O filme derradeiro de R. Siodmak para Sol Siegel, desta vez nos estúdios da Republic, Doce Lembrança / Someone to Remember / 1943, era um drama humano e emocionante sobre uma senhora de idade(Mabel Page), viúva, cujo filho desaparecera anos atrás, que se recusa a deixar o apartamento em que vive em um hotel residencial, quando o imóvel é comprado por uma universidade, para ser transformado em dormitório de alunos. Ao contrário de outros inquilinos, o apartamento onde mora é de sua propriedade, e não quer sair de lá, porque está convencida de que seu filho, que fugira de casa por causa de uma briga com o pai já falecido, há de voltar um dia. A velha senhora continua a viver no prédio depois que ele se torna dormitório da universidade e eventualmente se afeiçoa por um jovem estudante (John Craven), que ela acredita que seja seu neto. Quando fica sabendo que o pai do rapaz virá visitá-lo, a idosa se prepara para se reunir com o homem que está convencida de que é seu filho há tanto tempo perdido. Ela morre antes do encontro e depois ficamos sabendo que o filho morrera muitos anos atrás em uma briga. 0 falecido marido dela sabia da verdade mas, para poupar a esposa, deixou que ela tivesse a esperança de que o filho retornaria algum dia.
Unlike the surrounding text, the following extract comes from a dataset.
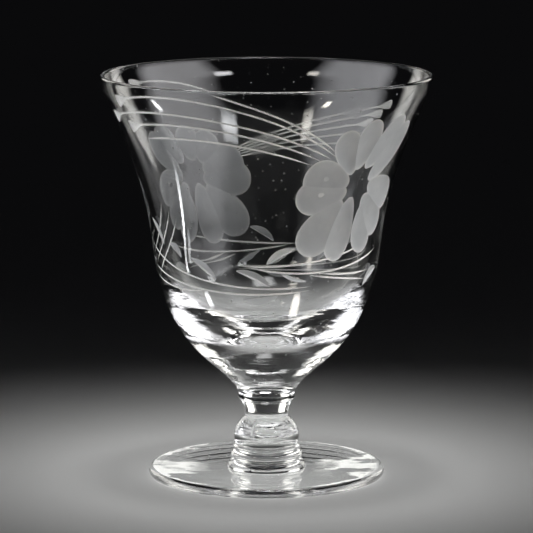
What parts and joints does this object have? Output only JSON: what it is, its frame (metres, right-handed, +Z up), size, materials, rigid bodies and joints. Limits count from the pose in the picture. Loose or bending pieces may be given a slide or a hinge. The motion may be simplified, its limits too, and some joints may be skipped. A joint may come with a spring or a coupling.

O contrato com a Paramount expirou no outono de 1940 e na esperança de encontrar um trabalho mais interessante, R. Siodmak procurou o produtor Henry Blanke da Warner Bros., trazendo consigo uma história policial, “The Pentacle”, que ele esboçara com a ajuda de um dramaturgo berlinense, Alfred Neumann, autor da peça “The Patriot”, que deu origem ao filme perdido de Ernst Lubitsch. Interessado, Blanke submeteu o manuscrito ao seu departamento de roteiro. O parecer foi favorável, mas Harry Warner se opôs categoricamente à contratação de R. Siodmak. Apos muita negociação, o cineasta, decepcionado, cedeu sua história por 35 mil dólares e o filme, finalmente intitulado Conflitos d’Alma / Conflict / 1945 foi confiado a Kurt Bernhardt (agora Curtis Bernhardt), do qual R. Siodmak havia sido assistente em 1929.

Foto para divulgação de O Filho de Dracula

Graças à influência de K. Siodmak, adquirida na Universal após sua colaboração em uma série de filmes de horror de sucesso, R. Siodmak, assinou um contrato de sete anos com o referido estúdio. Sua primeira tarefa foi filmar O Filho de Drácula / Son of Dracula / 1943, baseado em uma história de Kurt, situada no Sul dos Estados Unidos, nas plantações pitorescas da Lousiana, onde o Conde Alucard (Lon Chaney Jr.) chega convidado para uma recepção organizada na propriedade de Dark Oakes, pela jovem (Louise Allbritton), que ele, conhecera em Budapeste. Embora não tivesse afinidade com o gênero como seu irmão, R. Siodmak fez o melhor que pôde, criando uma atmosfera de horror gótico e um efeito de transição para vampiro muito especial com o auxílio de um especialista na trucagem, John P. Fulton. Como era praxe tratando-se de um filme B, R. Siodmak só teria no máximo três semanas de filmagem, mas terminou o filme em quinze dias e utilizou apenas 6 mil metros de película dos 20 mil metros habitualmente permitidos, conquistando a confiança de Ford Beebe, conhecido diretor de seriados, então atuando como produtor

Maria Montez em Mulher Satânica

Todavia, o segundo filme para o qual foi designado, não modificou sua situação profissional, a não ser a oportunidade de fazer seu primeiro filme em cores, Mulher Satânica / Cobra Woman / 1943, aventura tropical desenrolada em um arquipélago imaginário do Oceano Índico, estrelada pelo trio Maria Montez, Jon Hall e Sabu. Com sua eficiência habitual, o diretor conduziu a ação em um rítmo rápido, construindo sequências empolgantes, entre elas, aquela em que a sacerdotiza cruel e sanguinária designa as próximas vítimas do vulcão. O filme obteve sucesso como entretenimento e rendeu um bom lucro para a Universal.

Apesar de ter tido um aumento de salário, R. Siodmak se desesperava por não ter tido ainda oportunidade de abordar os temas que lhe interessavam até que sua boa fada apareceu sob os traços da produtora Joan Harrison. Graças a ela, o cineasta pôde realizar seu primeiro filme noir.